Reform Judaism is often stereotyped as Jews who don’t practice and aren’t religious and in some movements they do not consider reform Jews as Jewish. I believe that the way I express my Jewish identity must be defined by what I do as a Jew and not what movement I affiliate with. It often makes me mad that when people who are orthodox Jews meet me, and I tell them that I am a reform Jew, they don’t take me seriously as a practicing Jew. But I am a more active Jew in the reform movement than some people are in the conservative or orthodox movement.

As a reform Jew I am free to show my Jewish identity however I want because I have studied the texts and have learned the rules. I attend services every Friday night and Saturday morning, I observe all the Jewish holidays, I am committed to lifelong learning and teaching, but more importantly I live my life by the core values that Jewish people live by: trying to make our world a better place by Tikkun Olam, the repairing of our world, and caring for others. My identity as a Jew is not defined by the movement I affiliate with but all of the things I do and say that make me a Jew.

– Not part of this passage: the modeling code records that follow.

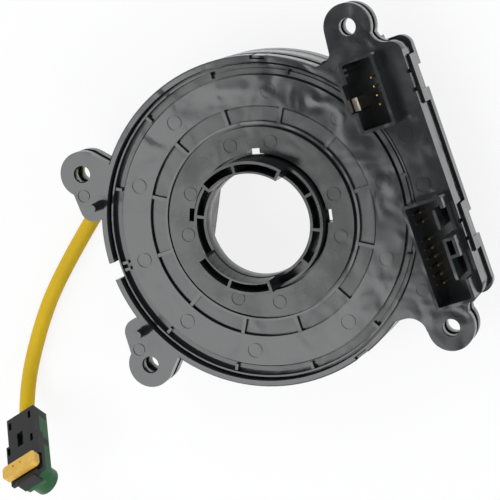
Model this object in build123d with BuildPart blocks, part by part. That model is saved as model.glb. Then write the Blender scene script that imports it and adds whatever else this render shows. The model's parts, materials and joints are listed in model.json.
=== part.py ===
from build123d import *
from math import copysign, cos, pi, radians, sin, tan
import os

# A steering clock spring, lying on its wheel side, all sizes in millimetres.
# The origin is on the spin axis at the lowest face, +Z points out of the column side,
# and +X points to the connector box.
# The stator is the rear housing snapped on the front case. The rotor and its sleeve turn
# inside it, and the wound flat cable between them carries the circuits.

# Clearances
RUNNING_FIT = 0.1          # drum in the front case's bearing edge, on the radius
FACE_GAP = 0.3             # between faces of the rotor and the stator
SPIGOT_FIT = 0.1           # rear housing's spigot in the case wall
INSERT_FIT = 0.05          # pins and strips in their moulded slots
SNAP_GAP = 0.3             # latch tabs in their pockets
WINDOW_GAP = 0.15          # catches in the windows of their tabs

# Heights along the spin axis
ROTOR_H = 7.2              # rotor rim, from the lowest face to its top
WEB_T = 1.4                # rotor web
CASE_GAP = 0.4             # running gap between the rotor and the front case
CASE_WALL_TOP = 18.5       # top of the front case's round wall
RIM_LOW = 21.7             # underside of the rear housing's rim
PLATE_LOW = 21.5           # underside of the rear housing's disc
GROOVE_Z = 23.5            # floor of both ring grooves
PLATE_Z = 24.9             # raised plate between the grooves
DISC_Z = 26.0              # top of the sleeve's disc
DISC_T = 2.0               # thickness of the sleeve's disc
RIM_Z = 27.9               # rim, ears and box top
BOX_FLOOR = 11.5           # underside of the box
BOX_JOINT = 15.6           # joint of the two box shells
HEADER_Z = 36.9            # top of the connector headers
CAVITY_FLOOR = 19.0        # floor inside the headers
PIN_TIP = 24.8             # tips of the header pins
ARC_Z = 29.0               # low arcs of the hub ring
LOBE_Z = 38.0              # raised cancelling lobes

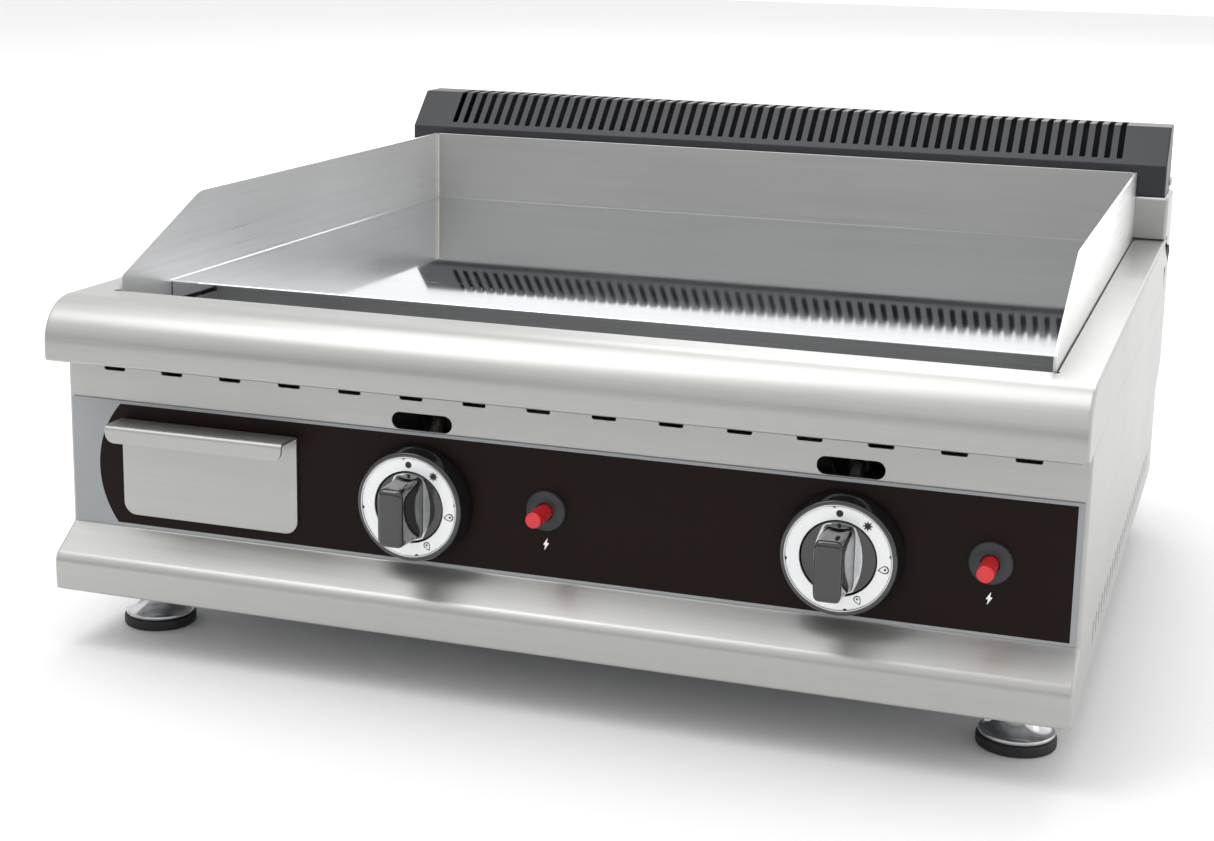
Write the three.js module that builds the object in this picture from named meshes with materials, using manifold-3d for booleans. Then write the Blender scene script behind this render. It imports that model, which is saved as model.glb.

On a daily basis, I try to make sure that all of the decisions I make and the things that I say reflect the kind of Jew I am. I aspire to be a rabbi so that I can carry on the traditions of the Jewish people and continue with Tikkun Olam. My Jewish identity is clearly defined as how I identify myself as a Jew. I agree with the statement that Jewish Identity must be defined by the way people identify themselves however, I think that the movement that Jews “identify with” is not enough to make their Jewish identity, they must define themselves by what they do as Jews.